More Than Moulin Rouge: Finding Real Paris in Its Dance Studios

Forget the postcard Paris of the Eiffel Tower and the Louvre. The city's true pulse isn't in a museum queue; it beats in a mirrored studio in Belleville, in the click of heels on a Latin Quarter cobblestone, and in the shared laughter of a bal musette after midnight. I went to Paris to learn, not just to see, and discovered the most authentic way to connect with its soul is to move with it.

My lesson didn't start with a plié. It began with a strong espresso and a conversation with Léa, a dancer whose studio is tucked behind a fabric shop in the 11th arrondissement. "You want to understand Paris?" she asked, tying her hair back. "You have to feel its rhythms. The waltz is not just a dance here; it's the memory of our grandparents' balls after the war. Tango in the Latin Quarter? That's the story of Italian and Spanish immigrants who made this neighborhood home."

So we didn't just practice steps. We traced histories. In a sunlit studio, she taught me the precise, proud posture of the java, a fast-paced Parisian waltz that once packed the dance halls of Ménilmontant. "This one," she said, correcting my frame, "has the grit of the working class in its triple-time." Later, in a tucked-away salle near Bastille, the syncopated rhythms of a salsa class weren't just about Cuban motion; they were a living map of the diaspora communities that have reshaped the city's edges.

The real magic happened outside the studio. One evening, Léa took me to a small guinguette along the Seine. The sun dipped below the bridges as couples spilled onto a wooden deck, swaying to the sound of an accordion. No one was performing. An elderly man in a beret expertly guided his partner through a valse musette, their steps a seamless, silent conversation honed over decades. A group of students, fresh from a hip-hop workshop, attempted to blend their popping with a borrowed tango hold, collapsing in giggles. In that moment, dancing wasn't a lesson—it was the language of the city itself.

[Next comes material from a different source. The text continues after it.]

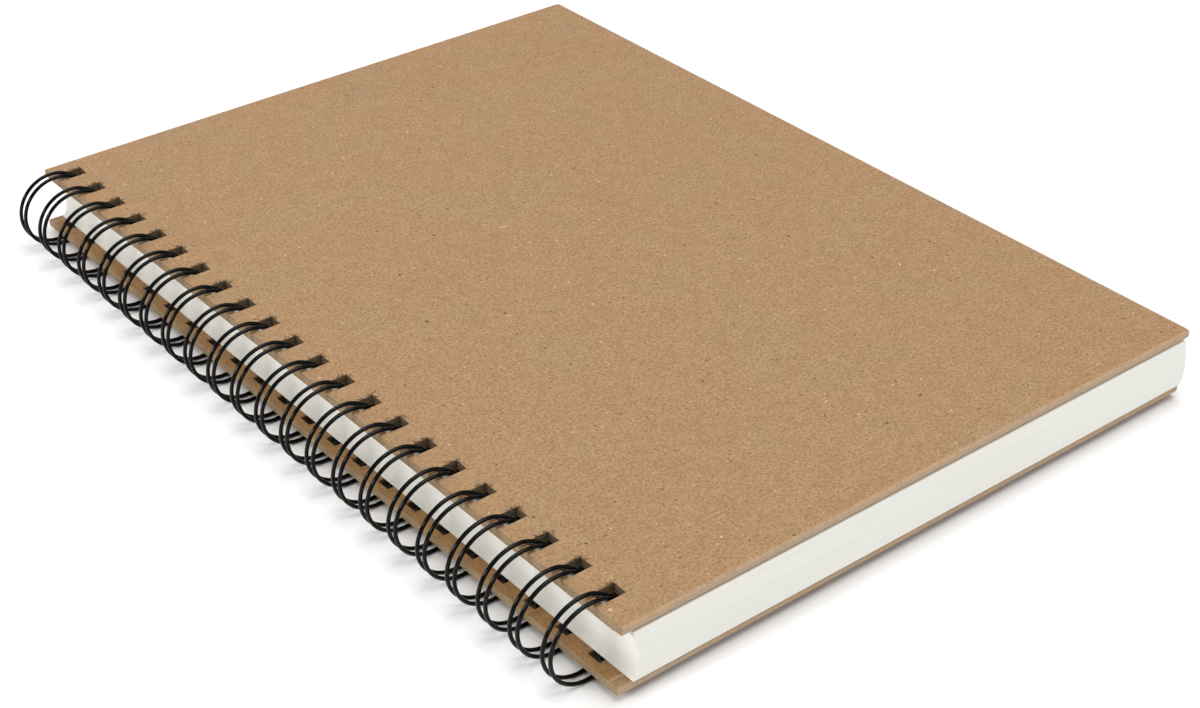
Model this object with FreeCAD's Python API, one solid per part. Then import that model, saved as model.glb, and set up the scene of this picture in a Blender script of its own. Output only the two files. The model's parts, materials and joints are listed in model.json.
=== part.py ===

This is what the typical tourist trail misses. The Paris of grand monuments is static, something to observe. The Paris of dance is kinetic, participatory, and alive with stories. You learn the city's cadence not from a guidebook, but from the count of a chassé. You understand its layers not through plaques, but through the diverse styles thriving in its arrondissements.

So, pack your dancing shoes. Skip the line at the Musée d'Orsay one afternoon. Wander into a community center offering a tango initiation, or find a ballroom social. You won't just take home a new skill. You'll carry the rhythm of the city in your body—the truest souvenir of all.